Despite the title, “The Miracle Club” isn’t so much about miracles as it is redemption, faith and uplift.

Set in 1967, in Ballygar, Ireland, this is the story of four women. Chrissie (Laura Linney) left the seaside town for Boston under a cloud forty years before and hasn’t been back. When she returns for her mother’s funeral, she must face the demons of the past, and the people she left behind, including her former BFF Eileen (Kathy Bates) and her late mother’s passive-aggressive best friend Lily (Maggie Smith). Bitterness runs deep between the three, each harboring grudges that have bubbled for four decades.

At a church fundraiser, Father Dermot Byrne (Mark O’Halloran) the local priest and center of religious life in the small town, throws a talent show. The prize is a trip to Lourdes in southwest France. One of the most visited places by Catholics from around the world, it is a pilgrimage site where, since 1858, the faithful have flocked to pray for miracles while bathing in the healing waters where a young girl named Bernadette Soubirous is said to have witnessed visions of the Virgin Mary.

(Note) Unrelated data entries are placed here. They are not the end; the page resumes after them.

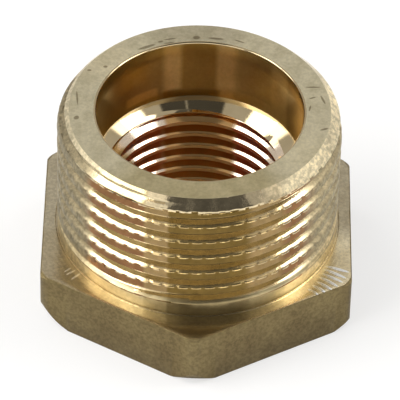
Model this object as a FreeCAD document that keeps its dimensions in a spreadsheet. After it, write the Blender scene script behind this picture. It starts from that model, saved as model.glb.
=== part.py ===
import FreeCAD, Part
import math
import os
import Sketcher

doc = FreeCAD.newDocument("HexBushing")

# Sizes of the bushing, in millimetres, degrees and turns.
# It stands on its hexagon: z = 0 is the lower face and +Z is the axis, with the male end up.
VALUES = [
    ("across_flats", 35.5),
    ("flange_height", 7.0),
    ("flange_corner_round", 1.2),
    ("lower_chamfer_width", 1.2),
    ("lower_chamfer_steepness", 62.0),
    ("upper_chamfer_width", 0.4),
    ("upper_chamfer_steepness", 30.0),
    ("spigot_height", 16.6),
    ("male_crest_radius", 16.15),
    ("male_thread_depth", 1.005),
    ("male_root_flat", 0.384),
    ("male_pitch", 2.309),
    ("male_groove_start", 2.535),
    ("male_runout_turns", 0.25),
    ("lead_chamfer_width", 1.55),
    ("lead_chamfer_height", 1.6),
    ("counterbore_radius", 11.75),
    ("counterbore_depth", 8.05),
    ("mouth_edge_break", 0.27),
    ("shoulder_height", 0.95),
    ("tapping_radius", 9.45),
    ("entry_chamfer_width", 1.45),
    ("entry_chamfer_height", 0.85),
    ("thread_half_angle", 27.5),
]
sizes = doc.addObject("Spreadsheet::Sheet", "Sizes")
for row, (name, value) in enumerate(VALUES, start=1):
    sizes.set("A%d" % row, name)
    sizes.set("B%d" % row, str(value))
    sizes.setAlias("B%d" % row, name)
doc.recompute()


def val(name):
    return float(sizes.get(name))


def cell(name):
    return "Sizes." + name


body = doc.addObject("PartDesign::Body", "HexBushing")
body.Label = "hex_bushing"
body.Placement = FreeCAD.Placement()


def origin_item(role):
    for item in body.Origin.OriginFeatures:
        if getattr(item, "Role", "") == role:
            return item
    raise RuntimeError("origin item missing: " + role)


def new_sketch(name, role):
    sketch = body.newObject("Sketcher::SketchObject", name)
    sketch.AttachmentSupport = [(origin_item(role), "")]
    sketch.MapMode = "FlatFace"
    return sketch


def closed_outline(sketch, corners):
    """Join the corners with straight lines and hold each one by its two distances from the origin.

    A corner is (x, y, rule for x, rule for y). An empty rule means that the distance is zero.
    """
    count = len(corners)
    for i in range(count):
        here = FreeCAD.Vector(corners[i][0], corners[i][1], 0)
        after = FreeCAD.Vector(corners[(i + 1) % count][0], corners[(i + 1) % count][1], 0)
        sketch.addGeometry(Part.LineSegment(here, after), False)
    for i in range(count):
        sketch.addConstraint(Sketcher.Constraint("Coincident", i, 2, (i + 1) % count, 1))
    for i, (x, y, x_rule, y_rule) in enumerate(corners):
        for kind, amount, rule in (("DistanceX", x, x_rule), ("DistanceY", y, y_rule)):
            index = sketch.addConstraint(Sketcher.Constraint(kind, -1, 1, i, 1, amount))
            if rule:
                sketch.setExpression("Constraints[%d]" % index, rule)


def turned(kind, name, sketch):
    """A section revolved once about the bushing's axis, as metal added or cut away."""
    feature = body.newObject("PartDesign::" + kind, name)
    feature.Profile = sketch
    feature.ReferenceAxis = (sketch, ["V_Axis"])
    feature.Angle = 360
    return feature


# Flange: the hexagon, corner towards the front, raised to its height
corner_radius = val("across_flats") / 2 / math.cos(math.radians(30))
corner_radius_rule = "(" + cell("across_flats") + " / 2 / cos(30 deg))"
hexagon = new_sketch("HexagonOutline", "XY_Plane")
hexagon_corners = []
for step in range(6):
    turn = -90 + 60 * step
    hexagon_corners.append((
        corner_radius * math.cos(math.radians(turn)),
        corner_radius * math.sin(math.radians(turn)),
        corner_radius_rule + " * cos(%d deg)" % turn,
        corner_radius_rule + " * sin(%d deg)" % turn,
    ))
closed_outline(hexagon, hexagon_corners)
flange = body.newObject("PartDesign::Pad", "Flange")
flange.Profile = hexagon
flange.setExpression("Length", cell("flange_height"))
doc.recompute()

# The drawn bar's upright edges are round
upright_edges = []
for number, edge in enumerate(flange.Shape.Edges, start=1):
    start, end = edge.Vertexes[0].Point, edge.Vertexes[-1].Point
    if math.hypot(end.x - start.x, end.y - start.y) < 1e-6:
        upright_edges.append("Edge%d" % number)
rounding = body.newObject("PartDesign::Fillet", "FlangeCorners")
rounding.Base = (flange, upright_edges)
rounding.setExpression("Radius", cell("flange_corner_round"))

# Spigot: the turned blank of the male thread, with the chamfer that leads the thread in
top = val("flange_height") + val("spigot_height")
top_rule = cell("flange_height") + " + " + cell("spigot_height")
crest = val("male_crest_radius")
blank_section = new_sketch("SpigotSection", "XZ_Plane")
closed_outline(blank_section, [
    (0, 0, "", ""),
    (crest, 0, cell("male_crest_radius"), ""),
    (crest, top - val("lead_chamfer_height"),
     cell("male_crest_radius"), top_rule + " - " + cell("lead_chamfer_height")),
    (crest - val("lead_chamfer_width"), top,
     cell("male_crest_radius") + " - " + cell("lead_chamfer_width"), top_rule),
    (0, top, "", top_rule),
])
spigot = turned("Revolution", "Spigot", blank_section)

# Turned chamfers that take off the hexagon's corners, below and above
spare = 2.0
reach = corner_radius + spare
reach_rule = "(" + corner_radius_rule + " + %g)" % spare


def corner_cut(name, prefix, face_height, face_rule, direction):
    width = val(prefix + "_chamfer_width")
    slope = math.tan(math.radians(val(prefix + "_chamfer_steepness")))
    sign = " + " if direction > 0 else " - "
    width_rule = cell(prefix + "_chamfer_width")
    inner_rule = corner_radius_rule + " - " + width_rule
    depth_rule = "(%g + %s) * tan(%s * 1 deg)" % (spare, width_rule, cell(prefix + "_chamfer_steepness"))
    section = new_sketch(name + "Section", "XZ_Plane")
    closed_outline(section, [
        (corner_radius - width, face_height, inner_rule, face_rule),
        (reach, face_height, reach_rule, face_rule),
        (reach, face_height + direction * (spare + width) * slope,
         reach_rule, (face_rule or "0") + sign + depth_rule),
    ])
    return turned("Groove", name, section)


lower_cut = corner_cut("LowerCornerCut", "lower", 0, "", 1)
upper_cut = corner_cut("UpperCornerCut", "upper", val("flange_height"), cell("flange_height"), -1)

# Bore: entry chamfer, tapping bore, conical shoulder, counterbore and the broken edge of its mouth
tapping = val("tapping_radius")
counterbore = val("counterbore_radius")
edge_break = val("mouth_edge_break")
shoulder_top = top - val("counterbore_depth")
shoulder_top_rule = top_rule + " - " + cell("counterbore_depth")
bore_section = new_sketch("BoreSection", "XZ_Plane")
closed_outline(bore_section, [
    (0, 0, "", ""),
    (tapping + val("entry_chamfer_width"), 0, cell("tapping_radius") + " + " + cell("entry_chamfer_width"), ""),
    (tapping, val("entry_chamfer_height"), cell("tapping_radius"), cell("entry_chamfer_height")),
    (tapping, shoulder_top - val("shoulder_height"),
     cell("tapping_radius"), shoulder_top_rule + " - " + cell("shoulder_height")),
    (counterbore, shoulder_top, cell("counterbore_radius"), shoulder_top_rule),
    (counterbore, top - edge_break, cell("counterbore_radius"), top_rule + " - " + cell("mouth_edge_break")),
    (counterbore + edge_break, top, cell("counterbore_radius") + " + " + cell("mouth_edge_break"), top_rule),
    (0, top, "", top_rule),
])
bore = turned("Groove", "Bore", bore_section)

# Section of the male thread's groove at the front: flat root, straight flanks, mouth past the crest
mouth = 0.6
root = crest - val("male_thread_depth")
root_rule = cell("male_crest_radius") + " - " + cell("male_thread_depth")
middle = val("flange_height") + val("male_groove_start")
middle_rule = cell("flange_height") + " + " + cell("male_groove_start")
root_half = val("male_root_flat") / 2
root_half_rule = cell("male_root_flat") + " / 2"
mouth_half = root_half + (val("male_thread_depth") + mouth) * math.tan(math.radians(val("thread_half_angle")))
mouth_half_rule = "(%s + (%s + %g) * tan(%s * 1 deg))" % (
    root_half_rule, cell("male_thread_depth"), mouth, cell("thread_half_angle"))
mouth_rule = "-(%s + %g)" % (cell("male_crest_radius"), mouth)
groove_section = new_sketch("MaleGrooveSection", "YZ_Plane")
closed_outline(groove_section, [
    (-root, middle - root_half, "-(" + root_rule + ")", middle_rule + " - " + root_half_rule),
    (-crest - mouth, middle - mouth_half, mouth_rule, middle_rule + " - " + mouth_half_rule),
    (-crest - mouth, middle + mouth_half, mouth_rule, middle_rule + " + " + mouth_half_rule),
    (-root, middle + root_half, "-(" + root_rule + ")", middle_rule + " + " + root_half_rule),
])

# Male thread: right-hand groove that climbs from the front and leaves through the lead chamfer
thread = body.newObject("PartDesign::SubtractiveHelix", "MaleThread")
thread.Profile = groove_section
thread.ReferenceAxis = (groove_section, ["V_Axis"])
thread.Mode = "pitch-height-angle"
thread.setExpression("Pitch", cell("male_pitch"))
thread.setExpression("Height", "%s - %s + %s" % (
    cell("spigot_height"), cell("male_groove_start"), cell("male_pitch")))

# Run-out: the same groove carried on downwards while it rises out of the blank
clear = 0.05
runout = body.newObject("PartDesign::SubtractiveHelix", "MaleRunOut")
runout.Profile = groove_section
runout.ReferenceAxis = (groove_section, ["V_Axis"])
runout.Mode = "pitch-turns-angle"
runout.setExpression("Pitch", cell("male_pitch"))
runout.setExpression("Turns", cell("male_runout_turns"))
runout.setExpression("Angle", "atan((%s + %g) / (%s * %s))" % (
    cell("male_thread_depth"), clear, cell("male_pitch"), cell("male_runout_turns")))
runout.Reversed = True
doc.recompute()

# Every step has to have worked, and every cut has to have cut
for item in doc.Objects:
    if "Invalid" in item.State or "Error" in item.State:
        raise RuntimeError("failed: " + item.Name)
stages = [flange, rounding, spigot, lower_cut, upper_cut, bore, thread, runout]
for stage in stages:
    if stage.Shape.isNull() or not stage.Shape.isValid():
        raise RuntimeError("no good shape: " + stage.Name)
for before, after in zip(stages[2:], stages[3:]):
    if after.Shape.Volume > before.Shape.Volume - 0.01:
        raise RuntimeError("nothing cut: " + after.Name)
if len(body.Shape.Solids) != 1:
    raise RuntimeError("not one solid")

os.makedirs("parts", exist_ok=True)
body.Shape.exportStep("parts/" + body.Label + ".step")
print(body.Label, round(body.Shape.Volume, 1), "mm3")
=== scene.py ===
import math
import bmesh
import bpy
from mathutils import Matrix, Vector, noise


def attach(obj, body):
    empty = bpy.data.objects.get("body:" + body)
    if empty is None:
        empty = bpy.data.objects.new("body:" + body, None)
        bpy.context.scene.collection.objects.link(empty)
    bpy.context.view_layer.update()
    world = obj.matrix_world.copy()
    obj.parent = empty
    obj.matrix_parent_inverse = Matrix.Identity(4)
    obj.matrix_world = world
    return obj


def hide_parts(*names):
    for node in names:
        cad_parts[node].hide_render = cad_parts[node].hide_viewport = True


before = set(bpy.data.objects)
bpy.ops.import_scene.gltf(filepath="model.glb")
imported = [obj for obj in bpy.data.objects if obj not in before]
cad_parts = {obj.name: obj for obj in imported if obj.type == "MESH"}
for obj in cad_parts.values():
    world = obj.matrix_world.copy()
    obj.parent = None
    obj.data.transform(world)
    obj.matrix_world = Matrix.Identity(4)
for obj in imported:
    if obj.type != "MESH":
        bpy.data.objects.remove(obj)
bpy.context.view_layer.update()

# Sizes of the bushing in millimetres, heights from the face it stands on
MM = 0.001
ACROSS_FLATS = 35.5
FLANGE_HEIGHT = 7.0
FLANGE_CORNER_ROUND = 1.2
LOWER_CHAMFER_WIDTH = 1.24
LOWER_CHAMFER_ROUND = 1.6
LOWER_CHAMFER_CURVE = 1.5
LOWER_CHAMFER_OFFSET = 0.4
UPPER_CHAMFER_WIDTH = 0.4
UPPER_CHAMFER_STEEPNESS = math.radians(30.0)
TOP = 23.6
CREST_RADIUS = 16.15
MALE_DEPTH = 1.005
MALE_ROOT_FLAT = 0.384
MALE_EDGE_ROUNDS = (0.0, 0.5)
MALE_PITCH = 2.309
MALE_GROOVE_START = 9.535
RUNOUT_TURN = math.radians(90.0)
RUNOUT_CLEAR = 0.05
COUNTERBORE_RADIUS = 11.75
COUNTERBORE_DEPTH = 8.05
MOUTH_EDGE_BREAK = 0.27
SHOULDER_HEIGHT = 0.95
TAPPING_RADIUS = 9.45
FEMALE_DEPTH = 1.0275
FEMALE_ROOT_FLAT = 0.302
FEMALE_EDGE_ROUNDS = (0.08, 0.08)
FEMALE_PITCH = 1.814
FEMALE_GROOVE_BACK = 14.16
ENTRY_CHAMFER_WIDTH = 1.45
ENTRY_CHAMFER_HEIGHT = 0.85
HALF_ANGLE = math.radians(27.5)
ROOT_ROUND = 0.1373

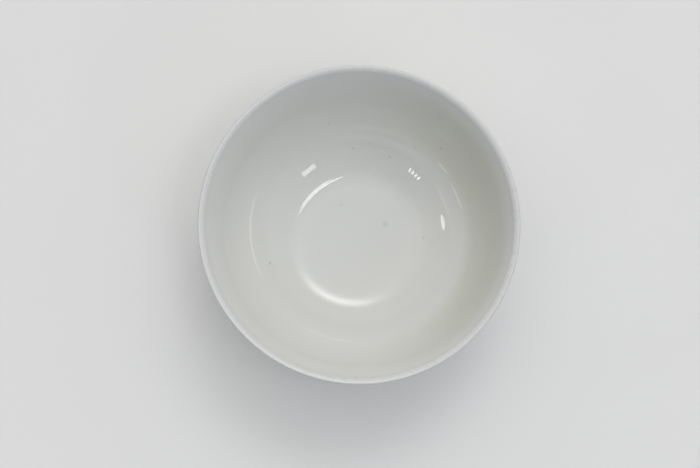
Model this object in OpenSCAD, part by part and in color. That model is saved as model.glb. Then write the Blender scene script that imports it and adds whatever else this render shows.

Despite their best efforts at the talent show, Eileen, Lily and new mom Dolly (Agnes O’Casey) come in second, winning a hunk of meat instead of the coveted tickets. The first-place winner, feeling sorry for them, offers his tickets to them, and soon they are boarding the bus for Lourdes. Along for the ride is Chrissie, who uses her mother’s ticket for the trip.

On site in the holy town, miracles are in short supply but the situation forces the three generations of women to confront their pasts and prejudices. “You don’t come to Lourdes for a miracle,” says Father Byrne. “You come for the strength to go on when there is no miracle.”

“The Miracle Club” isn’t about divine agency. Nothing miraculous happens, excepting the power of truth and compassion to heal the long-simmering wounds each of these women carry. Their shared trauma (NO SPOILERS HERE) overwhelms their lives, forming who they are as people. The actors imprint each of these characters with the cumulative weight of their lives, willing Eileen, Lily and Chrissie into stubborn life, despite a script that attempts to keep them as stereotypes.

It is these performances that give “The Miracle Club” much of its power to engage with the audience. It is in each of their abilities to imply the inner lives of the characters without necessarily verbalizing them, that shows how deeply they have been devastated by past events. That, and the movie’s evocative sense of time and place, create the backdrop for the more pedestrian story in the foreground.